Polymarket, the crypto-native prediction market platform, has taken a significant step toward offering leveraged trading in the United States. An affiliated entity submitted documentation to the National Futures Association in early July, signaling serious intent to compete in the nascent space of margin-enabled binary options. The move puts the blockchain-based platform in direct pursuit of Kalshi, which has already begun offering leverage on certain prediction contracts. Both platforms are betting that regulators will ultimately embrace this evolution in derivatives trading, even as the broader regulatory environment for crypto remains unsettled.
Leverage in prediction markets introduces a fundamentally different risk profile than traditional binary betting. Instead of risking only their initial capital, traders borrowing against their positions can amplify both gains and losses. This mirrors conventional financial markets, where margin requirements and liquidation thresholds protect both traders and platforms from catastrophic losses. However, prediction markets occupy a legal gray zone—they are not traditional futures contracts, yet they function similarly enough that regulatory scrutiny is inevitable. The CFTC's blessing will ultimately determine whether Polymarket and Kalshi can legally offer margin accounts to US customers, a critical distinction in their competitive positioning.
Polymarket's filing represents a calculated bet that the regulatory tide is shifting. The platform has already navigated years of legal ambiguity while maintaining operations and growing its user base, primarily through international access and careful compliance documentation. By formally pursuing CFTC registration, rather than operating in regulatory limbo, the company signals confidence in its legal standing and a desire for institutional legitimacy. Kalshi's earlier launch of leveraged products created both a competitive urgency and a template—the CFTC did not immediately shut down the initiative, suggesting the regulator may be open to permitting leverage in narrow circumstances. For Polymarket, formal approval would unlock a massive revenue stream through margin interest and funding rates while expanding the addressable market beyond current participants.

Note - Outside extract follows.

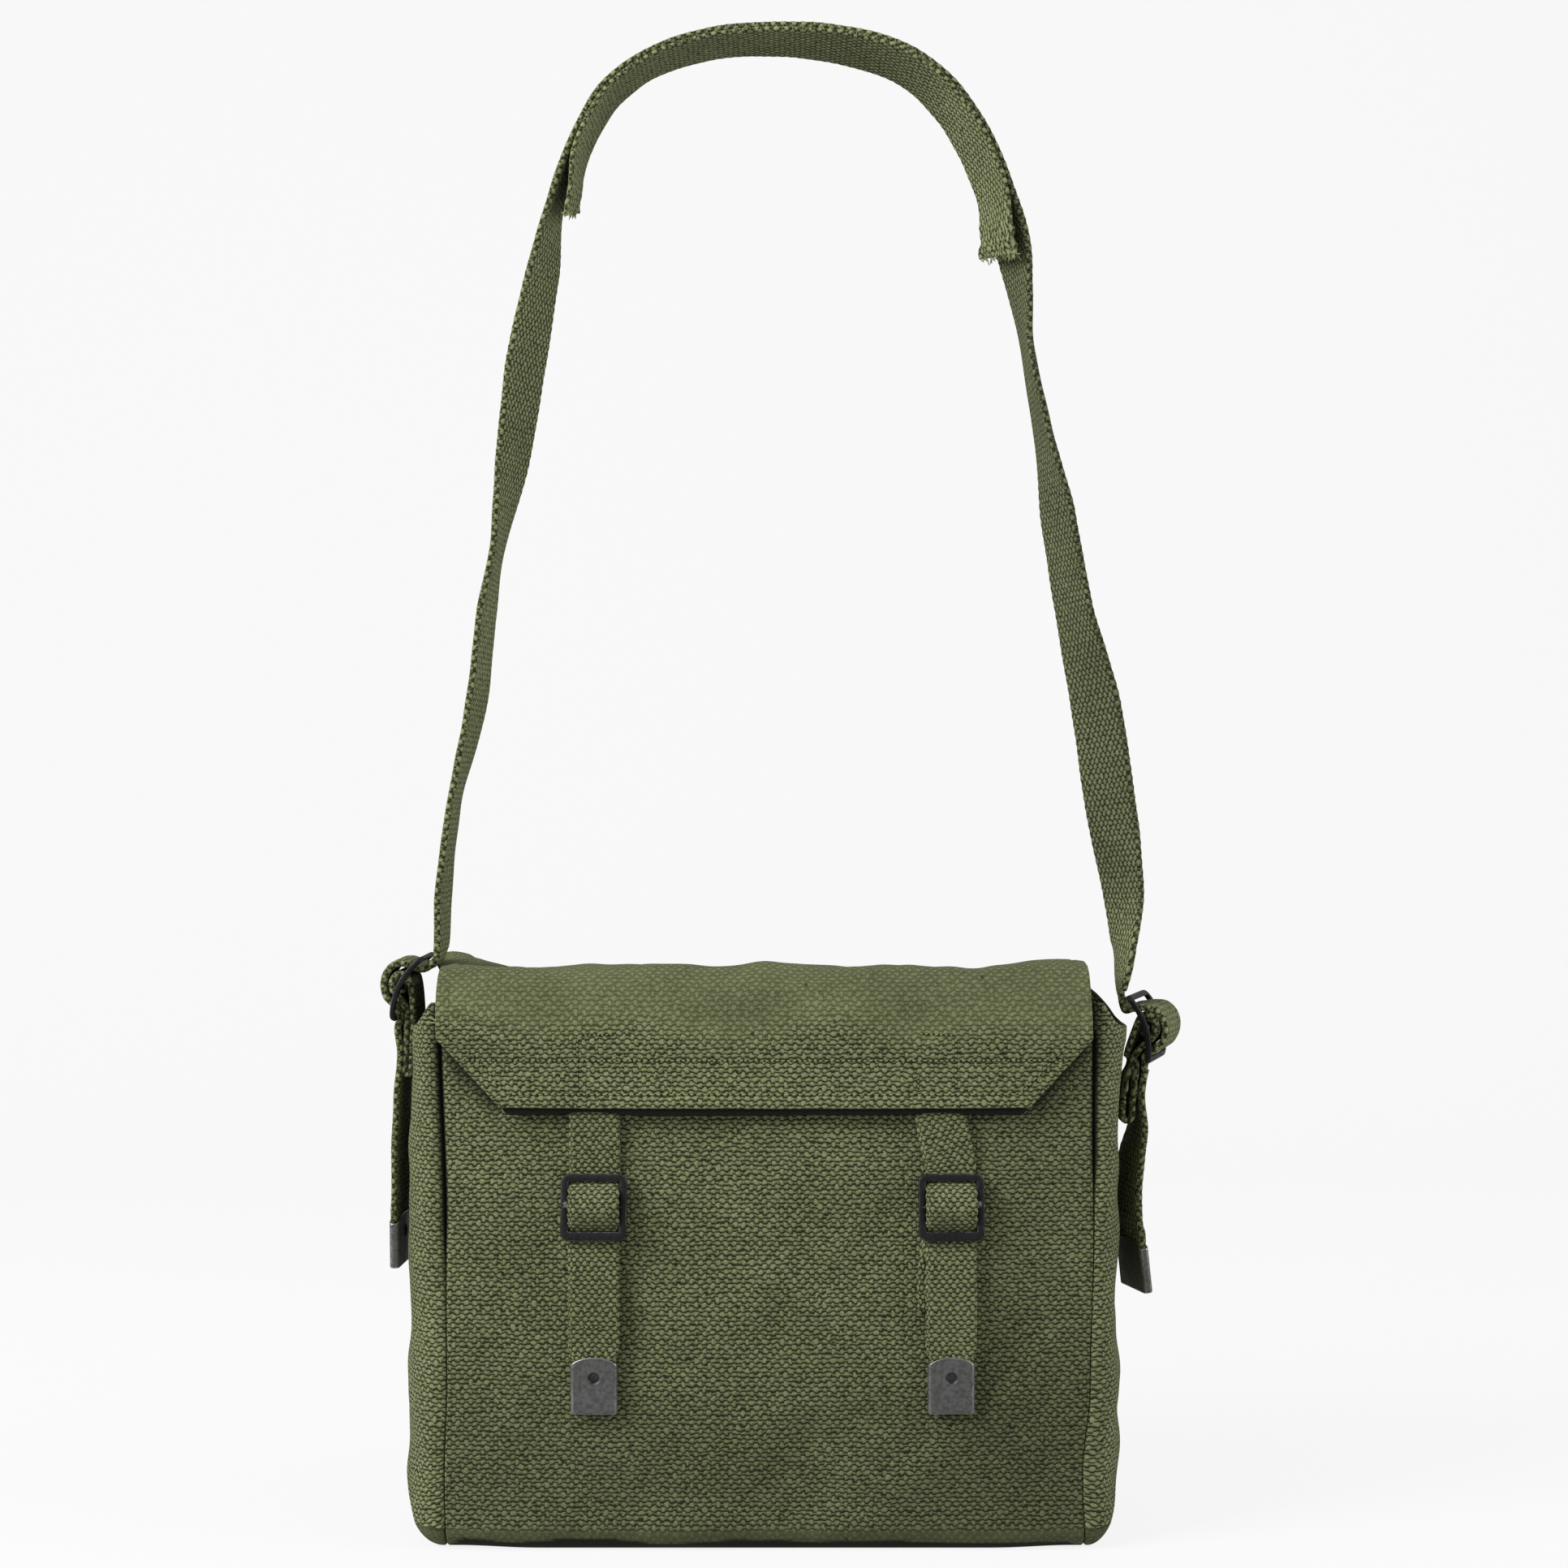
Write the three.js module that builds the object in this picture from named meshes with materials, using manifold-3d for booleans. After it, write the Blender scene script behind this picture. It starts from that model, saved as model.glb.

The broader implication extends beyond these two platforms. A CFTC green light for leveraged prediction markets would validate a decades-old thesis that binary options, when properly regulated and designed, serve a genuine economic function. It would also acknowledge that blockchain-based platforms can operate safely under existing financial infrastructure. Conversely, rejection would signal that US authorities view the leverage+prediction market combination as too risky or philosophically opposed to the agency's mandate, potentially pushing these products further offshore and fracturing the global market structure.